I put on the monitor and a pair of too-worn running shoes (they work fine in the gym, where my feet are fairly still in the treads of my elliptical machine), and hit the hills.  After a couple of minutes of slower, warm-up walking, I did jog for about a minute, until my heart rate was in the top of my so-called training zone (somewhere from the mid-120s to the low 140s.)  Then I just adapted my walking pace as best I could to keep it mostly there.  It went sometimes much higher on hills (into the 150s or a bit more), but that’s still a reasonably comfortable pace for me for brief periods and from my own calculations is a good zone for me to go into for briefer periods of higher-intensity work.

It was a great walk.  I got blistered a bit on one heel, but otherwise no harm done.  Got a great cardiac workout and my legs appreciated a nice rest with a novel after 55 minutes up and down the hills.  Perfect day for it.

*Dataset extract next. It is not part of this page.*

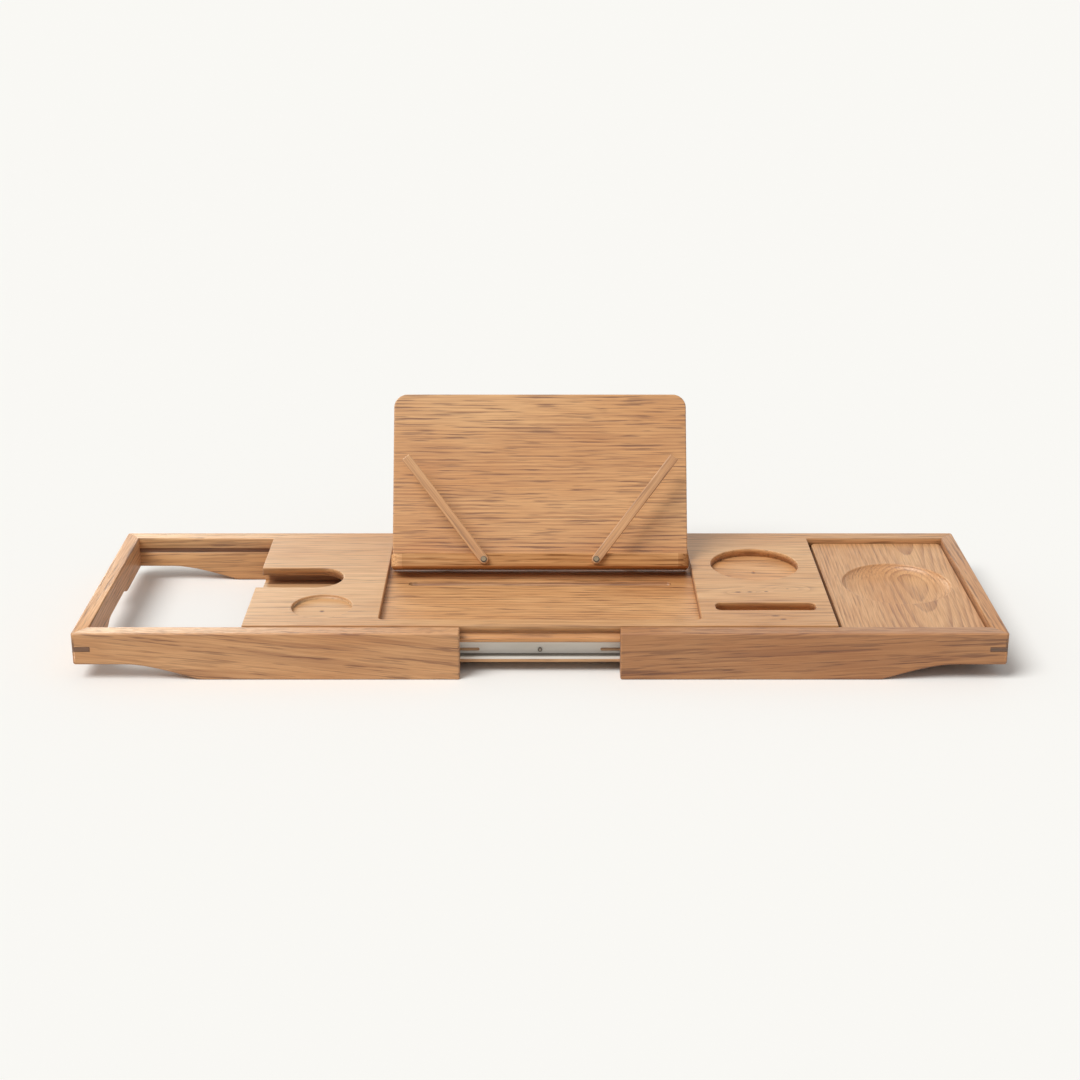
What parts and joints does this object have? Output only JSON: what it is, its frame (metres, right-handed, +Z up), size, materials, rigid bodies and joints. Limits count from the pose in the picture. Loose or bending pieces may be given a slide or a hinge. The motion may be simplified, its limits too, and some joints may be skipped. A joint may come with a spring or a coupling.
{
  "type": "bath caddy",
  "caption": "Extending wooden bath caddy with sliding end frames, recessed tray, lift-out soap plate and folding reading stand with page arms.",
  "frame": {"origin": "on the ground under the middle of the caddy, part open", "axes": "+X along the caddy to the soap plate's end, +Y away from the bather, +Z up"},
  "size_m": [0.87, 0.27, 0.2027],
  "materials": {
    "oak": "oiled, satin",
    "dark_wood": "oiled, satin",
    "steel": "zinc plated, satin",
    "brass": "aged"
  },
  "bodies": {
    "tray": {"tray_top_board": "oak", "tray_core_board": "oak", "glass_shelf": "oak", "shelf_screw_1": "brass", "shelf_screw_2": "brass", "shelf_screw_3": "brass", "shelf_screw_4": "brass", "back_apron": "oak", "front_apron": "oak", "back_channel": "steel", "front_channel": "steel", "back_channel_screw": "steel", "front_channel_screw": "steel", "left_floor_hinge": "dark_wood", "left_floor_hinge_pin": "steel", "right_floor_hinge": "dark_wood", "right_floor_hinge_pin": "steel"},
    "left_frame": {"left_back_rail": "oak", "left_front_rail": "oak", "left_end_bar": "oak", "left_back_key": "dark_wood", "left_front_key": "dark_wood", "left_back_runner": "steel", "left_front_runner": "steel", "left_back_runner_screw_1": "steel", "left_front_runner_screw_1": "steel", "left_back_runner_screw_2": "steel", "left_front_runner_screw_2": "steel"},
    "right_frame": {"right_back_rail": "oak", "right_front_rail": "oak", "right_end_bar": "oak", "right_back_key": "dark_wood", "right_front_key": "dark_wood", "right_back_runner": "steel", "right_front_runner": "steel", "right_back_runner_screw_1": "steel", "right_front_runner_screw_1": "steel", "right_back_runner_screw_2": "steel", "right_front_runner_screw_2": "steel", "back_plate_strip": "oak", "front_plate_strip": "oak"},
    "soap_plate": {"soap_plate": "oak"},
    "prop": {"left_prop_leg": "oak", "right_prop_leg": "oak", "prop_crossbar": "oak"},
    "stand": {"stand_panel": "oak", "stand_ledge": "oak", "ledge_screw_1": "brass", "ledge_screw_2": "brass", "ledge_screw_3": "brass", "left_panel_lug": "dark_wood", "left_panel_lug_pin": "steel", "right_panel_lug": "dark_wood", "right_panel_lug_pin": "steel", "left_arm_screw": "brass", "left_arm_washer": "steel", "right_arm_screw": "brass", "right_arm_washer": "steel"},
    "left_arm": {"left_page_arm": "oak"},
    "right_arm": {"right_page_arm": "oak"}
  },
  "joints": [
    {"name": "left_frame_slide", "type": "slide", "parent": "tray", "child": "left_frame", "axis": [-1, 0, 0], "range_m": [-0.139, 0.095]},
    {"name": "right_frame_slide", "type": "slide", "parent": "tray", "child": "right_frame", "axis": [1, 0, 0], "range_m": [-0.0035, 0.095]},
    {"name": "soap_plate_lift", "type": "slide", "parent": "right_frame", "child": "soap_plate", "axis": [0, 0, 1], "range_m": [0, 0.06]},
    {"name": "prop_fold", "type": "hinge", "parent": "tray", "child": "prop", "pos_m": [0, 0.0941, 0.0429], "axis": [1, 0, 0], "range_deg": [0, 89.58]},
    {"name": "stand_fold", "type": "hinge", "parent": "prop", "child": "stand", "pos_m": [0, 0.0935, 0.12689], "axis": [1, 0, 0], "range_deg": [-151.62, 0]},
    {"name": "left_arm_swing", "type": "hinge", "parent": "stand", "child": "left_arm", "pos_m": [-0.056, 0.01634, 0.0623], "axis": [0, -0.8829, 0.4695], "range_deg": [-56, 52]},
    {"name": "right_arm_swing", "type": "hinge", "parent": "stand", "child": "right_arm", "pos_m": [0.056, 0.01634, 0.0623], "axis": [0, -0.8829, 0.4695], "range_deg": [-52, 56]}
  ],
  "couplings": [
    {"joint": "stand_fold", "follows": "prop_fold", "ratio": -1.6921}
  ]
}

Being outdoors puts you in a less predictable exercise situation than working out in a gym.  It’s kind of like switching from weight training machines to free weights — it may be better for you, but you also have much more variability in terrain, conditions, and even safety issues to cope with.  While many days, and in cold or snowy weather, I prefer the comfort of an indoor workout, there is still a part of me that seems to call me out of doors, even if it’s wet or cold or nobody in Connecticut seems to have considered the possibility that someday, someone might appreciate the chance to get out of their car and take a walk on a sidewalk.

Moving targets: predicting weight loss by calories burned

Weighing In

As I mentioned the other day, last week I lost three pounds.  Since I’ve been obsessionally faithful in logging nearly every morsel into my CalorieKing software, I can report that I ate an average of 250 calories a day LESS than the software recommended.  Here’s the way that worked (warning: math follows):

  • On a day when I would have no exercise, the software recommends that I should eat about 1850 calories in order to lose about a pound a week.  What I actually at on average, then, would have been about 1600 calories a day (assuming no exercise).
  • On days when I did exercise (which happened to be every day last week, though the Sunday workout was just a half-hour stroll through the woods), I entered the exercise done and the time I spent on it, and the software provided an estimated amount of calories burned in the workout. (I average about 650 calories per workout, combining weights and elliptical.)  In those cases, the software ADDS those calories back to my 1850 cal allowance for the day.  So instead of an 1850 cal limit, I actually am able to eat an additional 650 calories on days I work out, for a total of 2500 calories.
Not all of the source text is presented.